Take Care to Avoid Tax Liabilities

Be cautious to avoid tax liabilities when transferring funds to an IRA. Rolling a traditional 401(k) over to a traditional IRA can be tax-free as both hold pretax funds. However, moving funds to a Roth IRA will trigger immediate taxes on the rolled-over amount while offering tax-free withdrawals in the future.

Avoid 401(k) Rollover Penalties

When rolling over your 401(k), ensure the money is directly transferred to your new account by your plan sponsor to avoid penalties or taxes. If a check is issued to you, remember the 60-day rule for reinvestment into a tax qualified account. Be cautious as employers may withhold a portion for pending tax payments.

Correctly completing the rollover within 60 days ensures withheld taxes are returned as a credit upon completion. Failure to adhere to the 60-day rule can lead to taxable amounts and potential early withdrawal penalties if you are under 59 1/2 years old.

Consider Your Investment Preferences

Expand your investment horizons beyond limited choices in your 401(k) plan by exploring the diverse options an IRA can offer. Dive into a variety of investment types like stocks, bonds, exchange-traded funds, and mutual funds within an IRA.

When deciding the fate of your 401(k) funds, consider how you’ll handle investments.
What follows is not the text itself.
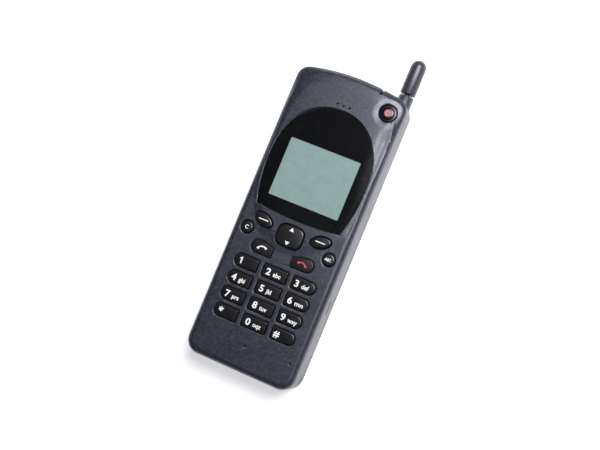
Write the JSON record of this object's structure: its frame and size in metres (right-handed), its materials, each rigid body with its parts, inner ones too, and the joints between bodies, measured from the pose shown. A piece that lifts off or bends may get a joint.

Leaving the 401(k) with your previous employer might leave you solo in fund allocation. Conversely, transferring funds to an IRA lets a financial advisor assist in selecting investments aligned with your objectives and risk tolerance.

Think About How Soon You Will Need the Money in Your 401(k)

Analyzing your retirement plans and estimated income can guide your decision on handling your 401(k) upon leaving a job. If you depart at age 55 or older, you can withdraw from the 401(k) without penalty. Rolling over to a traditional IRA necessitates waiting until at least 59 1/2 to dodge an early withdrawal fine.

Transferring to a Roth IRA carries distinct rules. While contributions are accessible anytime, withdrawing earnings penalty-free requires a minimum five-year waiting period.

Before executing a rollover, seek advice from a financial professional regarding retirement goals, desired lifestyle, and future pursuits.